El genio puede triunfar sobre la inexactitud del lenguaje como sobre otros obstáculos y reconocer la verdad a través de la extraña máscara que la oculta y disfraza. Pero el que no tiene .más que escasos momentos de ocio para dedicar a su educación ¿cómo puede dominar y retener las verdades más simples si están distorsionadas por un lenguaje impreciso? Cuantas menos sean las ideas que sea capaz de adquirir y combinar, más necesario es que éstas sean precisas y exactas. No dispone de conocimientos guardados en la mente a los que pueda recurrir para protegerse del error, y su capacidad de interpretación, que no ha sido fortalecida ni pulida por una larga práctica, no puede
captar los débiles rayos de luz que consiguen atravesar las oscuridades y las ambigüedades de un lenguaje imperfecto y vicioso.
Una vez que las personas se hayan ilustrado sabrán que tienen derecho a disponer de su propia vida y de sus riquezas como decidan; aprenderán poco a poco a considerar la guerra como el azote más espantoso, el más terrible de los crímenes. Las primeras guerras en desaparecer serán aquellas a los que los usurpadores arrastraban a sus súbditos para que les defendieran sus presuntos derechos hereditarios.
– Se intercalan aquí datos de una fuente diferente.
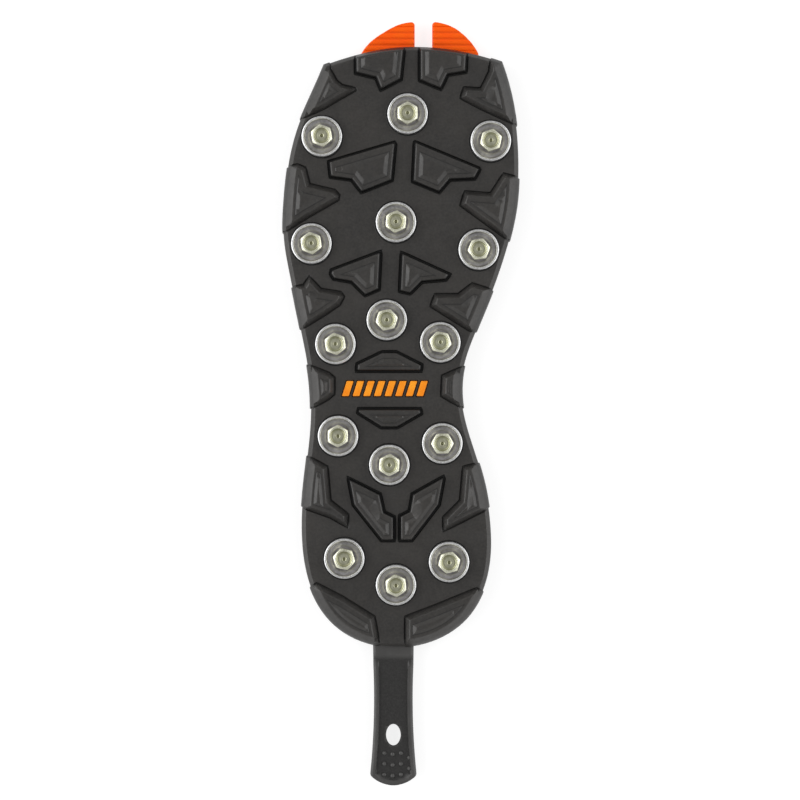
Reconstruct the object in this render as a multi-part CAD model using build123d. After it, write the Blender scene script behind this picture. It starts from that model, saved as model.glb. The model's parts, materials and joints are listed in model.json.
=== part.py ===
from build123d import *
import os

os.makedirs("parts", exist_ok=True)

# Clip-on studded outsole for a right boot, lying on its boot face with the tread up.
# Frame: +Y to the toe, +Z out of the tread, -X is the outer side of the foot, z = 0 is the boot face.

# Heights
LAND_TOP = 11.0
LUG_TOP = 15.0
LUG_ROOT = 2.5
EDGE_BEVEL = 2.0
EDGE_BEVEL_DROP = 2.5
PROUD = 0.7
LUG_WALL = 1.5

# How far cutters reach past what they cut, and the steps in which an outline is moved sideways
OVERCUT = 1.0
FAR = 80.0
OUTLINE_STEPS = 36

# Carrier plate
CARRIER_THICK = 3.0
CARRIER_INSET = 3.0
GROOVE_WIDTH = 1.6
GROOVE_DEPTH = 1.2
FLEX_GROOVES_Y = [70.0, 80.0, 90.0, 100.0, 110.0]
FIT_GAP = 0.05

# Clip layer: the toe clip and the heel strap share this height above the boot face
CLIP_LOW = 3.2
CLIP_THICK = 3.0
CLIP_MID = CLIP_LOW + CLIP_THICK / 2

# Toe clip
PRONG_TIP_Y = 191.7
PRONG_SHOULDER_Y = 175.8
PRONG_HINGE_Y = 172.0
PRONG_SLOT_LEFT = 7.0
PRONG_SLOT_RIGHT = 15.8
PRONG_ROOT_LEFT = -19.9
PRONG_ROOT_RIGHT = 39.1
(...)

Los pueblos descubrirán que no pueden conquistar a otros pueblos sin perder su propia libertad; que unas confederaciones permanentes son el único medio de preservar su independencia; y que no deben buscar el poder sino la seguridad. Poco a poco se desvanecerán los prejuicios mercantiles, y una falsa idea de interés comercial perderá su temible poder que otrora tuvo de ensangrentar la tierra y arruinar a los pueblos con el pretexto de enriquecerles. Cuando por fin las naciones convengan en los principios de la política y de la ética, cuando por su propio interés inviten a los extranjeros a compartir en igualdad todos los beneficios de que disfrutan gracias a la naturaleza o a su industria, todas las causas que originan y perpetúan los odios nacionales y envenenan las relaciones entre los pueblos desaparecerán una tras otra; y nada quedará que incite o provoque la furia de la guerra.